> _Description of the task_
Your task is to quote, unchanged, only the lines from the one with "make_soil(plant)" through the one with "obj.parent = empty", both ends included.

> _Stored data_
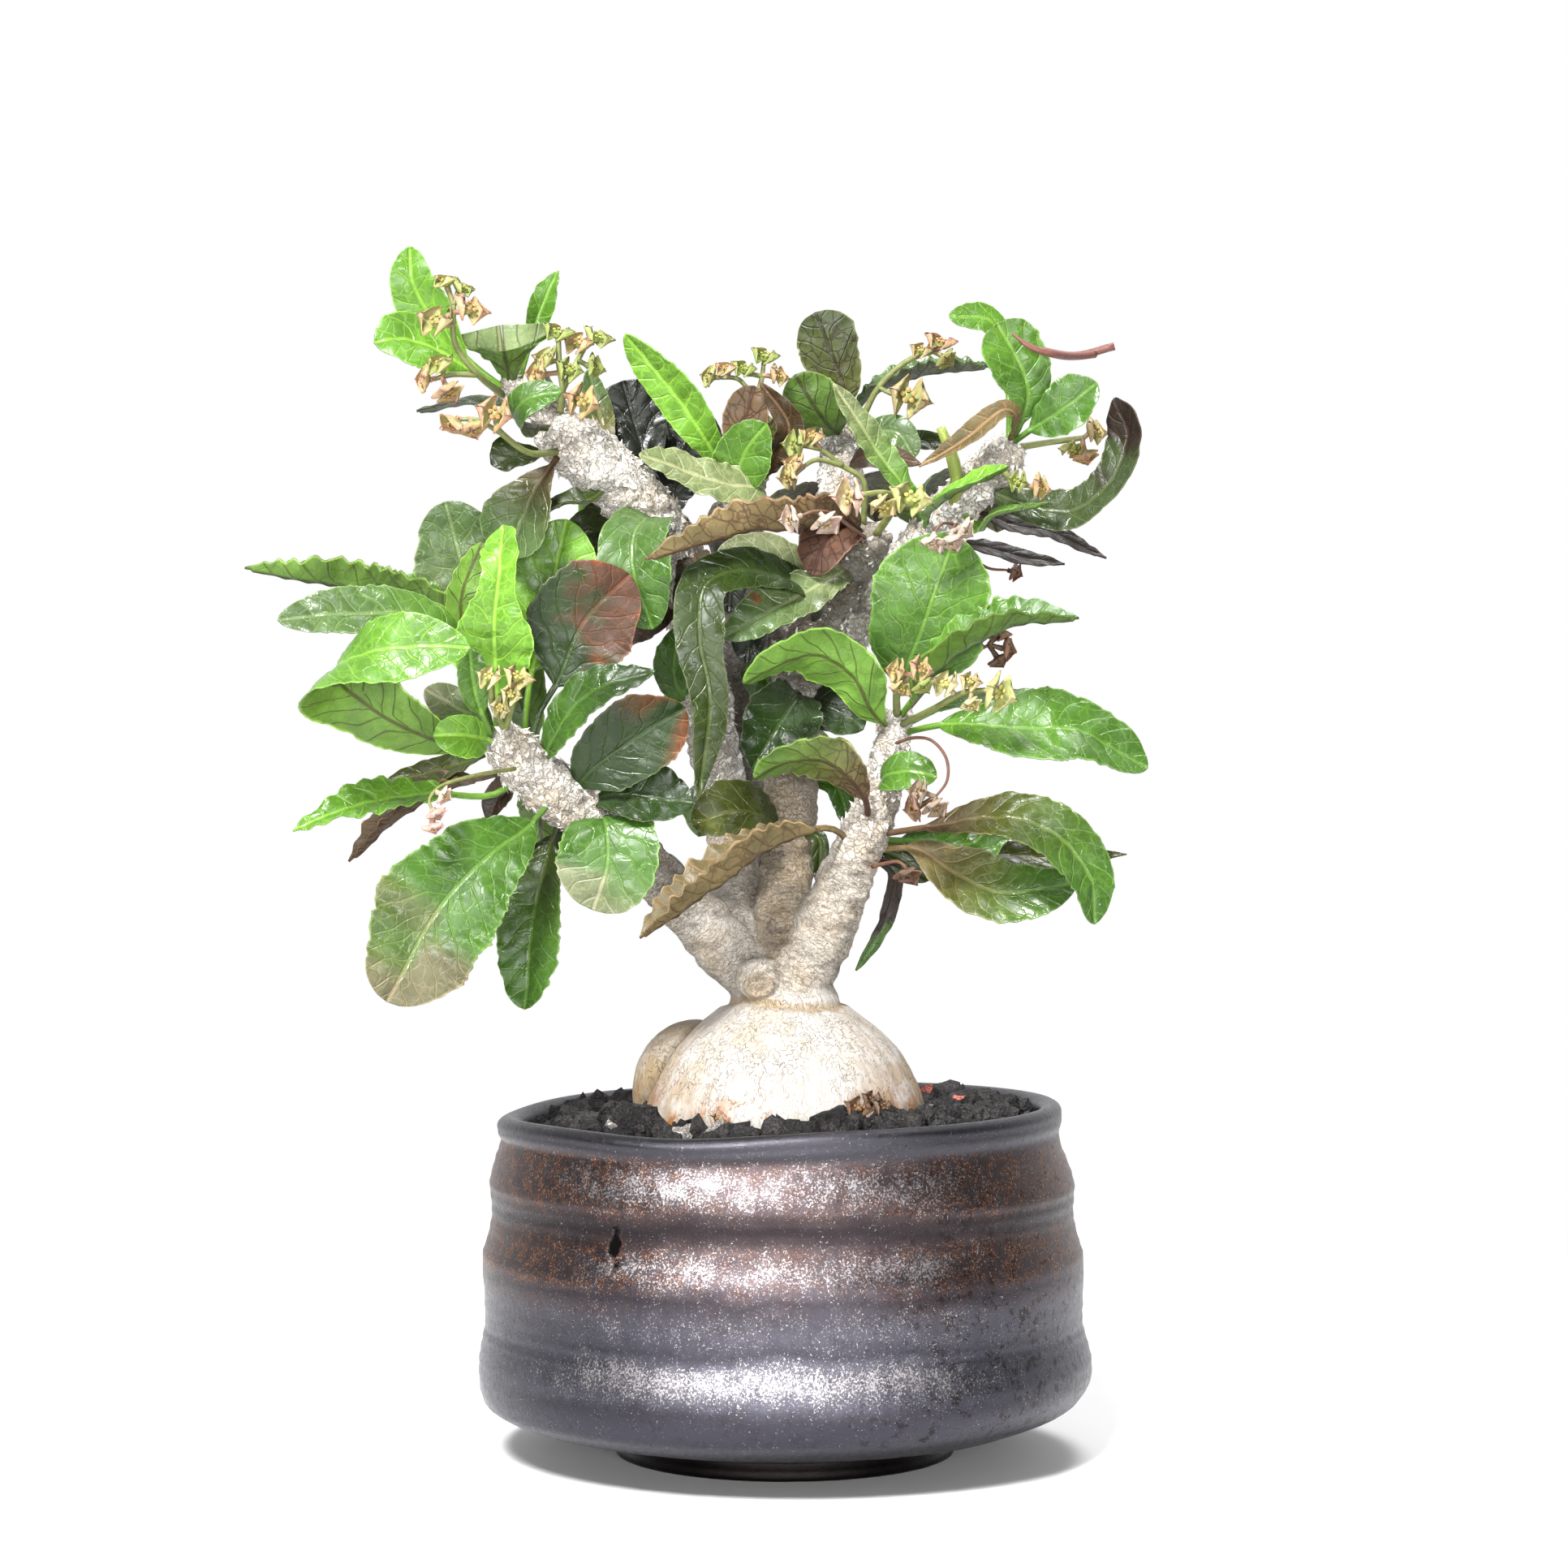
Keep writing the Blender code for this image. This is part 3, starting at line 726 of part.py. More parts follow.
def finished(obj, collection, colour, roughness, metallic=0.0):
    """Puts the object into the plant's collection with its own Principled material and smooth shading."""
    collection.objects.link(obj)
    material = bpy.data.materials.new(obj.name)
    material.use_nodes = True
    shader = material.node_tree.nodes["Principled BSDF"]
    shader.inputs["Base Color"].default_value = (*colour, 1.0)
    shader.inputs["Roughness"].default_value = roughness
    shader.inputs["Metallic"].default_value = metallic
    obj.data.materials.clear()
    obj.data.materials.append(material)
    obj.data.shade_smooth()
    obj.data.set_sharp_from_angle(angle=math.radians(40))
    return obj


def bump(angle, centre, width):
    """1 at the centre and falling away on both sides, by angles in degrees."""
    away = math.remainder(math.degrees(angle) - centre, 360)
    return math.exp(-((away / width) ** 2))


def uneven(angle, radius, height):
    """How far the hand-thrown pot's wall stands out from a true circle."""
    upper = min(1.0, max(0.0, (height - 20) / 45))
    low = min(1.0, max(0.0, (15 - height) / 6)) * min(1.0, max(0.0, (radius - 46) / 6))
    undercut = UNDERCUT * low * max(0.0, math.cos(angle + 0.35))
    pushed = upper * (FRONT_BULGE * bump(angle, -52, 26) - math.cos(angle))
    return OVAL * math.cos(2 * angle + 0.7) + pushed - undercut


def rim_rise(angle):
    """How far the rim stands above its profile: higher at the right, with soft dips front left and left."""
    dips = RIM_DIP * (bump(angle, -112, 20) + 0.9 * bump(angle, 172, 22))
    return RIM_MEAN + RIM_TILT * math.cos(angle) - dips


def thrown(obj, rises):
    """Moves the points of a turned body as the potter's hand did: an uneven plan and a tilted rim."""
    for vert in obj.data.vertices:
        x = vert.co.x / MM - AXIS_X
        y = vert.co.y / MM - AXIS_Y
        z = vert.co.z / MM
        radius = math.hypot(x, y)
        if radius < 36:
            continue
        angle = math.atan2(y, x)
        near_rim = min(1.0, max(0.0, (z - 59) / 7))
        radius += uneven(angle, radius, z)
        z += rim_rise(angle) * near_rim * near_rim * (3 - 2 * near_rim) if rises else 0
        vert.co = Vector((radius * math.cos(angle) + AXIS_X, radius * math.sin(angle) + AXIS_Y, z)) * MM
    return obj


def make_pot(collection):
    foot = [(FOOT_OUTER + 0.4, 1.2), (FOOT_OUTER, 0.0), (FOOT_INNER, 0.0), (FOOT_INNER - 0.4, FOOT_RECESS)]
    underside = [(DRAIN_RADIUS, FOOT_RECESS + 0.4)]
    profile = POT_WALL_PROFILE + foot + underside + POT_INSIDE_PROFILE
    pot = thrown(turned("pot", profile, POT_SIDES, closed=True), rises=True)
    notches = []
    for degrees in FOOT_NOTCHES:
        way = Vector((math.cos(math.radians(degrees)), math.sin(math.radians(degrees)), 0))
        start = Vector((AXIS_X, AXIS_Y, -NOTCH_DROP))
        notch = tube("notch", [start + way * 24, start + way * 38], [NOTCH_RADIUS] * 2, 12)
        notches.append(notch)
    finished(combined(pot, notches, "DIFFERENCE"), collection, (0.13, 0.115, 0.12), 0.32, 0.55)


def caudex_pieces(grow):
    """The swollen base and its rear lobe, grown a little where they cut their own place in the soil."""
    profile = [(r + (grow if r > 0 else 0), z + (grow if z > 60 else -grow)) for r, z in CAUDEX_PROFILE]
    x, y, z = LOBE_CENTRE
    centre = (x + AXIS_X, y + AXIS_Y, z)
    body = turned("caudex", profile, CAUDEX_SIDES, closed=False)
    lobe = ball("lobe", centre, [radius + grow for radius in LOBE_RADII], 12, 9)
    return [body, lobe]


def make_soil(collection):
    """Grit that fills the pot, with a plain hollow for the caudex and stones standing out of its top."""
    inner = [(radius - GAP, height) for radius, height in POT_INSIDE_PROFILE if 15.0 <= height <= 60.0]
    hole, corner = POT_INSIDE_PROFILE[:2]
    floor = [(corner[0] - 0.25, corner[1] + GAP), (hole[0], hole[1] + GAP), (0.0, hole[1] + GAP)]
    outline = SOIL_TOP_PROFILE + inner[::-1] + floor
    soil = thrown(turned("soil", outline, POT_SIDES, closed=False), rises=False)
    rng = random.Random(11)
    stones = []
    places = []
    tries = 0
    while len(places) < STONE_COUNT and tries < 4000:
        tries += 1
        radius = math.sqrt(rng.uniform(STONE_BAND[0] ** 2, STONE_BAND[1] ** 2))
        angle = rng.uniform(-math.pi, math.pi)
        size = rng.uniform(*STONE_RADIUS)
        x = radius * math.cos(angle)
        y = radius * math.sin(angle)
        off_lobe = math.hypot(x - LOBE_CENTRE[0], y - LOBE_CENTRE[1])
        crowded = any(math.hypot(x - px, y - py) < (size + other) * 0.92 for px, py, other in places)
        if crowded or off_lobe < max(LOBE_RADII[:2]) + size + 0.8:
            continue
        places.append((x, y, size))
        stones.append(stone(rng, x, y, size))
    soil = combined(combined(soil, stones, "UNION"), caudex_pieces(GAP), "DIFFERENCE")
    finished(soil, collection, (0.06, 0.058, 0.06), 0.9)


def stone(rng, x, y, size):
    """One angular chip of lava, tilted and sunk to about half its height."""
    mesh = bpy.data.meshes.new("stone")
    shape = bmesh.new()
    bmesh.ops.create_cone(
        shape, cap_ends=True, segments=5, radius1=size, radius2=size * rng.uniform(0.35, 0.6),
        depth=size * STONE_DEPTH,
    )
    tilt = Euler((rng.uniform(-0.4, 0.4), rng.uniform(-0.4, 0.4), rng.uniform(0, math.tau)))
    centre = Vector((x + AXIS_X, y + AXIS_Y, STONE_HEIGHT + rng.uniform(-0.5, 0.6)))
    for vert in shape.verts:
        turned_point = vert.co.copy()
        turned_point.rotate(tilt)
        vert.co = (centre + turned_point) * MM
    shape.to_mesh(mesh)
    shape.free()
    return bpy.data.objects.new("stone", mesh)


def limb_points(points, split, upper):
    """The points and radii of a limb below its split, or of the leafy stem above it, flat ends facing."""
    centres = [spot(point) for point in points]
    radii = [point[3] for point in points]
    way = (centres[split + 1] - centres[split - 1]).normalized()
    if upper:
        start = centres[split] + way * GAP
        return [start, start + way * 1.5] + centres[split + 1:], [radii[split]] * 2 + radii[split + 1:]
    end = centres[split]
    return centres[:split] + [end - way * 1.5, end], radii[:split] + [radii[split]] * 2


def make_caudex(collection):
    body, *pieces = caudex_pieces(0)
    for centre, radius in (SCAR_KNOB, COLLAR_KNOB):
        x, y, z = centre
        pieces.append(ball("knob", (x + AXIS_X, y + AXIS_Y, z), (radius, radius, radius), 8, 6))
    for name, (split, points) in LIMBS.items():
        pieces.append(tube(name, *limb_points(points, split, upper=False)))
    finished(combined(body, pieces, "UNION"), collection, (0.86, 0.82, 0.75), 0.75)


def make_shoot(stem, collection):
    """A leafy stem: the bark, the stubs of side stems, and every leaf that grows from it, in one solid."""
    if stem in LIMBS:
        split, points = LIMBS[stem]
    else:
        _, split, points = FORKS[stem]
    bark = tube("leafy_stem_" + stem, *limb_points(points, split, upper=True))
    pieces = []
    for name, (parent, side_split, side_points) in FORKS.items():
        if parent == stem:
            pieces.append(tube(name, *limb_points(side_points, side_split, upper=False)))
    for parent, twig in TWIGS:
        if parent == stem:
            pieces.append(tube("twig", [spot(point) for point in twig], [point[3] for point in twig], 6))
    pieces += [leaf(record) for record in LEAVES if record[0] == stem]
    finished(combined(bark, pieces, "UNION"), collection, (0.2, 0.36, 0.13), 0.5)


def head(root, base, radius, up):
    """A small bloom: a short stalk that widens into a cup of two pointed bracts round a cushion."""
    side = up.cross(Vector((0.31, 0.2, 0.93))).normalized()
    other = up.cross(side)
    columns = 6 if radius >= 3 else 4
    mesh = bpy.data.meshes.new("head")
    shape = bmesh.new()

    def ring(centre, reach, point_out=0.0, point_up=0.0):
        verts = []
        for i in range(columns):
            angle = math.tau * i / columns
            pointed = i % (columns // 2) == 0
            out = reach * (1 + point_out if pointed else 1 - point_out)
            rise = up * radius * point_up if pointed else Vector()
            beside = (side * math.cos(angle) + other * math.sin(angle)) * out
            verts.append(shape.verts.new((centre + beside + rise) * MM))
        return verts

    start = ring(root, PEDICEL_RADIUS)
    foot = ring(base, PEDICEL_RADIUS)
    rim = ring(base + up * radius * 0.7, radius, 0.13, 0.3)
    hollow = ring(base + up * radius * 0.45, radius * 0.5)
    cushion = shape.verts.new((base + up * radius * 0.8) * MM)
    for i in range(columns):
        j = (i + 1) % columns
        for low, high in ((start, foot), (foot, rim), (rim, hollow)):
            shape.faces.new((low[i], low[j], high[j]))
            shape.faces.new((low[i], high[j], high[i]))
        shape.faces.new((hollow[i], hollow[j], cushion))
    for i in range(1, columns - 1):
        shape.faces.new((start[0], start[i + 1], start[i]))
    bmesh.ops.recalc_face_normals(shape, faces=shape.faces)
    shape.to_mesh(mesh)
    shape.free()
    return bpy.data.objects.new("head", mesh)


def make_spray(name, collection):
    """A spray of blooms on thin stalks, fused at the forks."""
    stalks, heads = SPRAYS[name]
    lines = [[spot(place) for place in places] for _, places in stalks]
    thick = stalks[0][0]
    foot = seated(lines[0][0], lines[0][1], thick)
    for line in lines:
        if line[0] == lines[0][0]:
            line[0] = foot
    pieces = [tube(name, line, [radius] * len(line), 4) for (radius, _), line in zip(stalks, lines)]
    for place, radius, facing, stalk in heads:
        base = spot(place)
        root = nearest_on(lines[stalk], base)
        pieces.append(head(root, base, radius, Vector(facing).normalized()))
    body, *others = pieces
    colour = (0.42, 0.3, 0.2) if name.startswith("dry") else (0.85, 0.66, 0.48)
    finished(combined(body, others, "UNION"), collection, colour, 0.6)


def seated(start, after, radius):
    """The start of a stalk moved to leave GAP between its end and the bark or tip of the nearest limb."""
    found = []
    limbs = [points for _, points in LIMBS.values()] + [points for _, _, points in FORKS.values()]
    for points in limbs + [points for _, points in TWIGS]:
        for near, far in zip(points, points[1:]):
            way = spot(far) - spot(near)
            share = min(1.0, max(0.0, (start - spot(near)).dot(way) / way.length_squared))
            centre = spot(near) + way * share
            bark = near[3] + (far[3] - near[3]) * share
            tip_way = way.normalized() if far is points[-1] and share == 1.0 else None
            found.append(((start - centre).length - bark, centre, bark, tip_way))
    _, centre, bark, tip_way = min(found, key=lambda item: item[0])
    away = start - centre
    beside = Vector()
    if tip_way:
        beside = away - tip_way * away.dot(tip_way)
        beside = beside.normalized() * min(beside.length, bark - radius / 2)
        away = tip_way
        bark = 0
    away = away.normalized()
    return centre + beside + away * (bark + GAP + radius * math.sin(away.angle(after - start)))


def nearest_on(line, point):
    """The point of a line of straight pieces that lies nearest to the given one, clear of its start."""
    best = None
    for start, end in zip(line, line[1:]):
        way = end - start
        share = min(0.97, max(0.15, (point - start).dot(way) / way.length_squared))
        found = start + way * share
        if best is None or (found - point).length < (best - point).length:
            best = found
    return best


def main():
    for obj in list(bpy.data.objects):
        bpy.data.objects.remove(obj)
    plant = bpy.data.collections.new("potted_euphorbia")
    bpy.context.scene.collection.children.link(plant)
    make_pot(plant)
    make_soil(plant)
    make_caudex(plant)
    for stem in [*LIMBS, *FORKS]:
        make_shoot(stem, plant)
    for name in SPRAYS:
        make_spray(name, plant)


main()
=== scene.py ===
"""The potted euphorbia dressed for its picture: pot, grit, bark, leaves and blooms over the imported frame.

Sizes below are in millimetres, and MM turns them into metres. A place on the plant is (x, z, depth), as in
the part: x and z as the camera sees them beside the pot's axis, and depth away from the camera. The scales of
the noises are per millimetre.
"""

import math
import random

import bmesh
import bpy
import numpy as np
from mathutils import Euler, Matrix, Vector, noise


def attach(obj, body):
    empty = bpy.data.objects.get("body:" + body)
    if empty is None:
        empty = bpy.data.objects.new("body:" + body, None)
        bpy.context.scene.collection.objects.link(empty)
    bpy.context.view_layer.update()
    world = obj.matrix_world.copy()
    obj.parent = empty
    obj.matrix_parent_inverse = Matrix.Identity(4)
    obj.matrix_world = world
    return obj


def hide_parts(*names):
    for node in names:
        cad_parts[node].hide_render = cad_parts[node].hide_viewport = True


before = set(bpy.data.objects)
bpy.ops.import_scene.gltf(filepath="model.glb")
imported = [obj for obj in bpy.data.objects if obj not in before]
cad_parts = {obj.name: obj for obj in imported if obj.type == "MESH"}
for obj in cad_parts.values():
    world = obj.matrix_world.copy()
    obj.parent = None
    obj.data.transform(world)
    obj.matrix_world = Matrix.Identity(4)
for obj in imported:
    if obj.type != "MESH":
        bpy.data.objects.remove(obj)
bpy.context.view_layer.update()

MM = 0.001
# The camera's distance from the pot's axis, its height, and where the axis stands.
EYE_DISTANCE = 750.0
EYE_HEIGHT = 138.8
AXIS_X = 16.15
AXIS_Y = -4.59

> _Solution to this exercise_
    make_soil(plant)
    make_caudex(plant)
    for stem in [*LIMBS, *FORKS]:
        make_shoot(stem, plant)
    for name in SPRAYS:
        make_spray(name, plant)


main()
=== scene.py ===
"""The potted euphorbia dressed for its picture: pot, grit, bark, leaves and blooms over the imported frame.

Sizes below are in millimetres, and MM turns them into metres. A place on the plant is (x, z, depth), as in
the part: x and z as the camera sees them beside the pot's axis, and depth away from the camera. The scales of
the noises are per millimetre.
"""

import math
import random

import bmesh
import bpy
import numpy as np
from mathutils import Euler, Matrix, Vector, noise


def attach(obj, body):
    empty = bpy.data.objects.get("body:" + body)
    if empty is None:
        empty = bpy.data.objects.new("body:" + body, None)
        bpy.context.scene.collection.objects.link(empty)
    bpy.context.view_layer.update()
    world = obj.matrix_world.copy()
    obj.parent = empty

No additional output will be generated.